[What is being asked]: From the entries below, copy out every line with "this" in it.

+ + + +

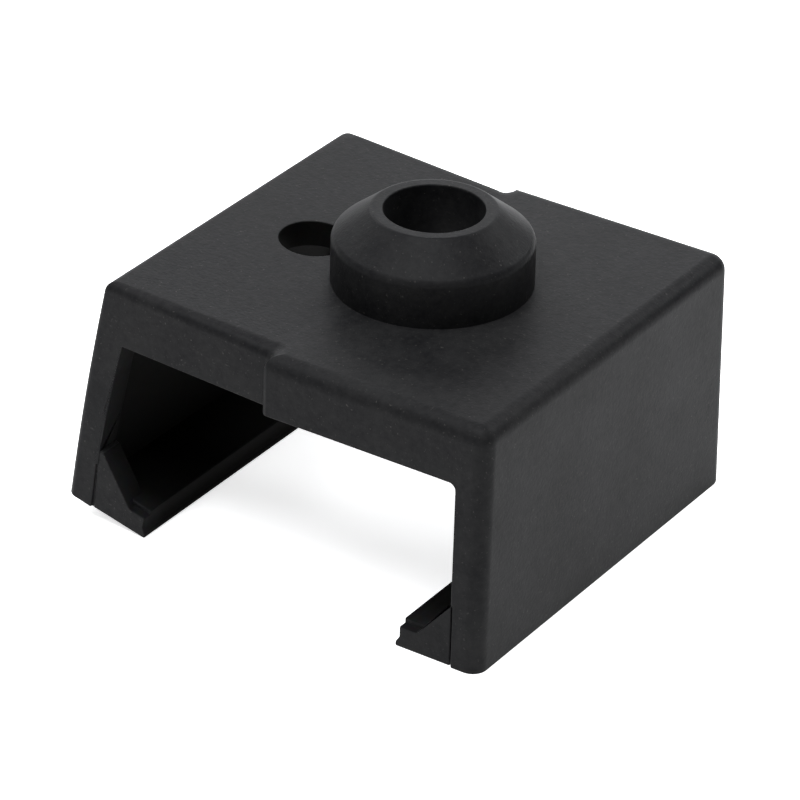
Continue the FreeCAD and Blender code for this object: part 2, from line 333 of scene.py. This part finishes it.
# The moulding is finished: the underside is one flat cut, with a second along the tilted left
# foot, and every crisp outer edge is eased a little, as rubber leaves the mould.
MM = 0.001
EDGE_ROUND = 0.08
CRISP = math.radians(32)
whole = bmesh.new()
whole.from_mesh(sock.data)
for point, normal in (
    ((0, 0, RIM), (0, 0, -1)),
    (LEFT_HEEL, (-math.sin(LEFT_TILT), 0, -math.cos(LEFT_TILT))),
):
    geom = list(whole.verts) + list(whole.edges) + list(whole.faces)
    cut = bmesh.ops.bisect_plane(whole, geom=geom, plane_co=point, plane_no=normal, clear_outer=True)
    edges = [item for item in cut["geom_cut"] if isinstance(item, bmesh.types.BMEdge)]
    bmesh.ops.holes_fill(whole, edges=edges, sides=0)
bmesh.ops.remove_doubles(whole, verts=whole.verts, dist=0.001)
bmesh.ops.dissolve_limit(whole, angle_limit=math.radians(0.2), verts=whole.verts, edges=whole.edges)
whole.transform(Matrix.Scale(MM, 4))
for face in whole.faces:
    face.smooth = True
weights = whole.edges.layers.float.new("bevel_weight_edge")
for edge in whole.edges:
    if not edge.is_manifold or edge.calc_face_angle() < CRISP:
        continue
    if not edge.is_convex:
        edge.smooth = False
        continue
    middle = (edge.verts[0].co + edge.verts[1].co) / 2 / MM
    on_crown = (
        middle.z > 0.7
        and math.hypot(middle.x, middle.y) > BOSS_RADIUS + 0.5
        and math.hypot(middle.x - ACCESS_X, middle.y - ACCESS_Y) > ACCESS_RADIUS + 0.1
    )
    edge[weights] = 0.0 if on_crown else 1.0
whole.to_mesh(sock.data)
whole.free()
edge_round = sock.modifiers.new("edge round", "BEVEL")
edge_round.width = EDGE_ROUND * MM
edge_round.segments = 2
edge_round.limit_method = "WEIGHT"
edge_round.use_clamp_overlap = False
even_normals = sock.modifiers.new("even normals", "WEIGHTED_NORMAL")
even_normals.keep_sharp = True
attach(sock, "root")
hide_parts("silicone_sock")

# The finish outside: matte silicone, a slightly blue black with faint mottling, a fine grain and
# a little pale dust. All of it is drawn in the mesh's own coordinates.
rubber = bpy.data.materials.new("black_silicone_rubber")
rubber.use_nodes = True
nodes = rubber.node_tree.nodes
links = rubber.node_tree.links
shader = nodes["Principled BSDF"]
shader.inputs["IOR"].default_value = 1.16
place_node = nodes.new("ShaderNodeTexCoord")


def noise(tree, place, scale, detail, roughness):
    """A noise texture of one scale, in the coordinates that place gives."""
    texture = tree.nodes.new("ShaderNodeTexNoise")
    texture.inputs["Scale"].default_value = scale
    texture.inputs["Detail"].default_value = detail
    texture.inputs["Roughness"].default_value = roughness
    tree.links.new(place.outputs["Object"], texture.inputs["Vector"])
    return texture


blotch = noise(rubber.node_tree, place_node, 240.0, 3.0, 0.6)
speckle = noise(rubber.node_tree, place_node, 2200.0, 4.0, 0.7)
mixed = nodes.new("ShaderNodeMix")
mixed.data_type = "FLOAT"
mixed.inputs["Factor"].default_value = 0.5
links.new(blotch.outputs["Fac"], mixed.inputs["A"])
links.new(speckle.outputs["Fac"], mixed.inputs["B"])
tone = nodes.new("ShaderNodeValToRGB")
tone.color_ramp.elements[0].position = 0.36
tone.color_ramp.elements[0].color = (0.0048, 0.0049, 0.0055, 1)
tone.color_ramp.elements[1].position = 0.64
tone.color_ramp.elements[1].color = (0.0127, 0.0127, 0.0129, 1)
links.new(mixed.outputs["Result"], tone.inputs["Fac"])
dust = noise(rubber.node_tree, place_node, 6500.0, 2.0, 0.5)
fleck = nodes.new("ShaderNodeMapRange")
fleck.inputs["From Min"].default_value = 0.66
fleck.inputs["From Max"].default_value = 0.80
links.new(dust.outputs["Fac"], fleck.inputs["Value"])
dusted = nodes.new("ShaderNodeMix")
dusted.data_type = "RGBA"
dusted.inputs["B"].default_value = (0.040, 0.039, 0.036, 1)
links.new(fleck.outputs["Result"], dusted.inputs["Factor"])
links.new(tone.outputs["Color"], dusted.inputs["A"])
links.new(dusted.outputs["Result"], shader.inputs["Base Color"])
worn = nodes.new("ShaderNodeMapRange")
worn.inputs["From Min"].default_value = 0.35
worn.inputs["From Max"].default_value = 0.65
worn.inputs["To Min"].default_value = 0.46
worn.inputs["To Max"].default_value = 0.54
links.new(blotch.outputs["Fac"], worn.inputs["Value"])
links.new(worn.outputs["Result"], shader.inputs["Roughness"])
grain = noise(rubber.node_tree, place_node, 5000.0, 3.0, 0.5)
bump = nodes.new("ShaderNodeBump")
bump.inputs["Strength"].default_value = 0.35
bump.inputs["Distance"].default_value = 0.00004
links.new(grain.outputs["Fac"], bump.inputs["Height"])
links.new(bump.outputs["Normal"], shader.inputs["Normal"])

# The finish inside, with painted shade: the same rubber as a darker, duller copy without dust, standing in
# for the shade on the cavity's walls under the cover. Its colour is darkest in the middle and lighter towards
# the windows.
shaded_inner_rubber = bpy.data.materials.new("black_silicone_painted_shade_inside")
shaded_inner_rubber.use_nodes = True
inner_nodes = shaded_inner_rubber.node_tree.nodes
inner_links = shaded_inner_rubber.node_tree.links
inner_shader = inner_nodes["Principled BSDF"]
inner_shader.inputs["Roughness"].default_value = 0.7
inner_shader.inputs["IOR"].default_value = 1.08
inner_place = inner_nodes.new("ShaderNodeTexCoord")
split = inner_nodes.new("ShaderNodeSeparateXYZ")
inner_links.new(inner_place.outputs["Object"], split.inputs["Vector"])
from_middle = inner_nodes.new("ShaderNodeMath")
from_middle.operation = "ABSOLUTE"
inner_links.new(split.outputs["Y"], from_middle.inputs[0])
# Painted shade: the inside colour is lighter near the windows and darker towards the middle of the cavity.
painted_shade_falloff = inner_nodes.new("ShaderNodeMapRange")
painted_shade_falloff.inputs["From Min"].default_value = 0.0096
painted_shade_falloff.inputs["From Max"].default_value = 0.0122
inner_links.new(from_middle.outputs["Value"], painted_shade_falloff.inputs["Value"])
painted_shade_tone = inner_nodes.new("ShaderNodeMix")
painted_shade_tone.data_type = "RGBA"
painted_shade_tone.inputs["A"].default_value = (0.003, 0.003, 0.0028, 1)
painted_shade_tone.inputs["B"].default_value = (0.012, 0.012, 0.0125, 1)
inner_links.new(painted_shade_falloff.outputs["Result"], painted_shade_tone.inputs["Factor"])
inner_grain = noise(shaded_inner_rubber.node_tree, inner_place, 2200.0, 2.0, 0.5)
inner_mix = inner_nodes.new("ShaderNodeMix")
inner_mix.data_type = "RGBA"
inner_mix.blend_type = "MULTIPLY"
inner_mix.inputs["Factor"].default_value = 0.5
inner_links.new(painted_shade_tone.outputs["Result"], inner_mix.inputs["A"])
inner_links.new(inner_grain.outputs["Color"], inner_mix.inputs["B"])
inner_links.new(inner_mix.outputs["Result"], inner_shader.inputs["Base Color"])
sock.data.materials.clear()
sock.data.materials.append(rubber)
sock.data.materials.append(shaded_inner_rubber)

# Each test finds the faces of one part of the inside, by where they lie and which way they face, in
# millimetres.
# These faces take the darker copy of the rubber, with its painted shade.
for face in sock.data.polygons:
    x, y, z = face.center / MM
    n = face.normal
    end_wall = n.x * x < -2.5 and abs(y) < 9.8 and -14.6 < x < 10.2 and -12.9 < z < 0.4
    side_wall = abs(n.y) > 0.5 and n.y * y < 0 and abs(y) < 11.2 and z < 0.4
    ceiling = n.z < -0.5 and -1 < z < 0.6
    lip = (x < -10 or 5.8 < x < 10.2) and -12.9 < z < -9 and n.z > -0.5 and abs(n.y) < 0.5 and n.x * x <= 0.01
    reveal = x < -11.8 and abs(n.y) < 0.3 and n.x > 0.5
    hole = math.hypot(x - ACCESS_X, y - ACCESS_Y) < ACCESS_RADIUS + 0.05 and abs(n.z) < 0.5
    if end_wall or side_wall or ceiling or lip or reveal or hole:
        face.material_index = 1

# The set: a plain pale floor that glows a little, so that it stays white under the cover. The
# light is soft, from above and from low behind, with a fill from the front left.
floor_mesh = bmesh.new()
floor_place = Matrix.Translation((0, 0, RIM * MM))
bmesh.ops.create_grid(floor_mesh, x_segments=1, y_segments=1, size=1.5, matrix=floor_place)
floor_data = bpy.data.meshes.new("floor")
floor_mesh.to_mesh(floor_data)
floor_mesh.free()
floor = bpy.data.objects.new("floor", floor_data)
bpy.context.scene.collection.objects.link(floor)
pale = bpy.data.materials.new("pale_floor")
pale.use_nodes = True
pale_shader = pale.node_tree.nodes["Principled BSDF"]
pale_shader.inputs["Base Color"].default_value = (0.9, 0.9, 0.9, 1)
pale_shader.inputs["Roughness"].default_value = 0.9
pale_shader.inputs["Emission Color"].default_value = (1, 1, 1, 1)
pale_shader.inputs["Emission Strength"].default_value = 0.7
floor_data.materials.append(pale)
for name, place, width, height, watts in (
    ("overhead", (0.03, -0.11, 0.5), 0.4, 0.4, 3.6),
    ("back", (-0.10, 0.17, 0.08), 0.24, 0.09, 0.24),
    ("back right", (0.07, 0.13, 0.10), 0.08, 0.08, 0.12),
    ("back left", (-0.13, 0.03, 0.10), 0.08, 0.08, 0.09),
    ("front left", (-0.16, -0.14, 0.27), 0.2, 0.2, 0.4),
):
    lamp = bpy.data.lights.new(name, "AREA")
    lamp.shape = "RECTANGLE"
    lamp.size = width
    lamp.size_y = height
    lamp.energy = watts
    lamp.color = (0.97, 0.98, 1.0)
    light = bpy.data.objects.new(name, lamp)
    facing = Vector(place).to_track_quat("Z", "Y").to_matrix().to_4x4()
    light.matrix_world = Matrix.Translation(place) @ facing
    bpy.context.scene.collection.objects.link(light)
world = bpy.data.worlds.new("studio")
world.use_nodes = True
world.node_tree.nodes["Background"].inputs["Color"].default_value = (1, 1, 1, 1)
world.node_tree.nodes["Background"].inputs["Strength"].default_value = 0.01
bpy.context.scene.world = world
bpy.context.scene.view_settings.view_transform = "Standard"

+ + + +

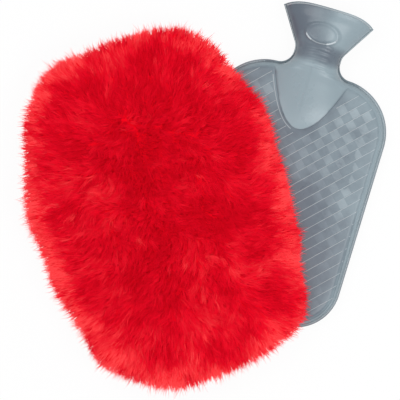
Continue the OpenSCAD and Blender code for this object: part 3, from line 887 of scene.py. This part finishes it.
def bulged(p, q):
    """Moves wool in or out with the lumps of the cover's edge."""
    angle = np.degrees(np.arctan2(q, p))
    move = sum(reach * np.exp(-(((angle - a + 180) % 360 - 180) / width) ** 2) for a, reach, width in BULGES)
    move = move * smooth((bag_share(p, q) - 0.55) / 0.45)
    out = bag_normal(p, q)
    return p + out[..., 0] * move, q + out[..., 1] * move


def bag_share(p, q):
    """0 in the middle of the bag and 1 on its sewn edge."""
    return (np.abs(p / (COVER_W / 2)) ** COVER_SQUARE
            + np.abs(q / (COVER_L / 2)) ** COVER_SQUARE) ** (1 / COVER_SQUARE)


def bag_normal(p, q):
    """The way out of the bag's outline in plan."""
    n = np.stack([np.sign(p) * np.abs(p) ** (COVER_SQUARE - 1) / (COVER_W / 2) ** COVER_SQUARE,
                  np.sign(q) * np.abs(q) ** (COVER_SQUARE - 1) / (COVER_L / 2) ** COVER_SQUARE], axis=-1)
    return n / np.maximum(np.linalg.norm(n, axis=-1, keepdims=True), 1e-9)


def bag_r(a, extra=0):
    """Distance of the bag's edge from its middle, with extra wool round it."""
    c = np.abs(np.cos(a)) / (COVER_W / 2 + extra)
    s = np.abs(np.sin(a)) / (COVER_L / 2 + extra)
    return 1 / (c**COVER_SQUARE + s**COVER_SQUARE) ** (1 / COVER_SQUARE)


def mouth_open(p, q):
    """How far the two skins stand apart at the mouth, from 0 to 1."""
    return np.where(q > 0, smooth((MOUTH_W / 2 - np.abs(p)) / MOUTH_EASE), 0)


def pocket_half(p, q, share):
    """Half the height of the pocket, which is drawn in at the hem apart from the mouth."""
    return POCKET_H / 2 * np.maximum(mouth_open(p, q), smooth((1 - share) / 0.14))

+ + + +

[The completed task]:
Continue the FreeCAD and Blender code for this object: part 2, from line 333 of scene.py. This part finishes it.
Continue the OpenSCAD and Blender code for this object: part 3, from line 887 of scene.py. This part finishes it.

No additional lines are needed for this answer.